Exploring the full parameter space for an interacting dark energy model with recent observations including redshift-space distortions: Application of the parametrized post-Friedmann approach

Dark energy can modify the dynamics of dark matter if there exists a direct interaction between them. Thus, a measurement of the structure growth, e.g., redshift-space distortions (RSDs), can provide a powerful tool to constrain the interacting dark energy (IDE) models. For the widely studied $Q=3\beta H{\rho }_{\mathrm{de}}$ model, previous works showed that only a very small coupling [$\beta \sim \mathcal{O}({10}^{-3})$] can survive in current RSD data. However, all of these analyses had to assume $w>-1$ and $\beta >0$ due to the existence of the large-scale instability in the IDE scenario. In our recent work [Phys. Rev. D 90, 063005 (2014)], we successfully solved this large-scale instability problem by establishing a parametrized post-Friedmann framework for the IDE scenario. So we, for the first time, have the ability to explore the full parameter space of the IDE models. In this work, we re-examine the observational constraints on the $Q=3\beta H{\rho }_{\mathrm{de}}$ model within the parametrized post-Friedmann framework. By using the Planck data, the baryon acoustic oscillation data, the JLA sample of supernovae, and the Hubble constant measurement, we get $\beta =-0.010_{-0.033}^{+0.037}$ ($1\sigma$). The fit result becomes $\beta =-0.0148_{-0.0089}^{+0.0100}$ ($1\sigma$) once we further incorporate the RSD data in the analysis. The error of $\beta$ is substantially reduced with the help of the RSD data. Compared with the previous results, our results show that a negative $\beta$ is favored by current observations, and a relatively larger interaction rate is permitted by current RSD data.

Figure 1

The CMB temperature power spectrum for the $Q^{\mu }=3\beta H{\rho }_{\mathrm{de}}{u}_c^{\mu }$ model. The red curve denotes the case with $f_{\zeta }(a)$ taken to be the calibrated function in Eq. (a26), while the black curve is the case with $f_{\zeta }(a)=0$. We fix $w=-1.05$, $\beta =-0.01$, and other parameters at the best-fit values from Planck.
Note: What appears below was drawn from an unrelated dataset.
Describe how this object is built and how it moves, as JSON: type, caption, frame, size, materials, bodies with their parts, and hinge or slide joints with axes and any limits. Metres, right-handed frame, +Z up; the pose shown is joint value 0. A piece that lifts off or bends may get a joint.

The overlap of these two curves indicates that the CMB temperature power spectrum does not have the ability to detect the effect of the calibrated $f_{\zeta }(a)$.

Figure 2

The evolutions of matter and metric perturbations for the $Q^{\mu }=3\beta H{\rho }_{\mathrm{de}}{u}_c^{\mu }$ model at $k=0.01{\mathrm{Mpc}}^{-1}$, $k=0.1{\mathrm{Mpc}}^{-1}$, and $k=1.0{\mathrm{Mpc}}^{-1}$. Here, the matter perturbations are the corresponding quantities in the synchronous gauge, and the metric perturbations $\mathrm{\Phi }$ and $\mathrm{\Psi }$ are the gauge-invariant variables of Kodama and Sasaki [43]. We fix $w=-1.05$, $\beta =-0.01$, and other parameters at the best-fit values from Planck. Clearly, all the perturbation evolutions are well behaved.

Figure 3

The one-dimensional marginalized distributions and two-dimensional marginalized 68.3% and 95.4% contours for the parameters in the $Q^{\mu }=3\beta H{\rho }_{\mathrm{de}}{u}_c^{\mu }$ model. Within the PPF framework, the full parameter space can be explored. The degeneracy between $\beta$ and ${\mathrm{\Omega }}_m$ is substantially reduced with the help of the RSD data.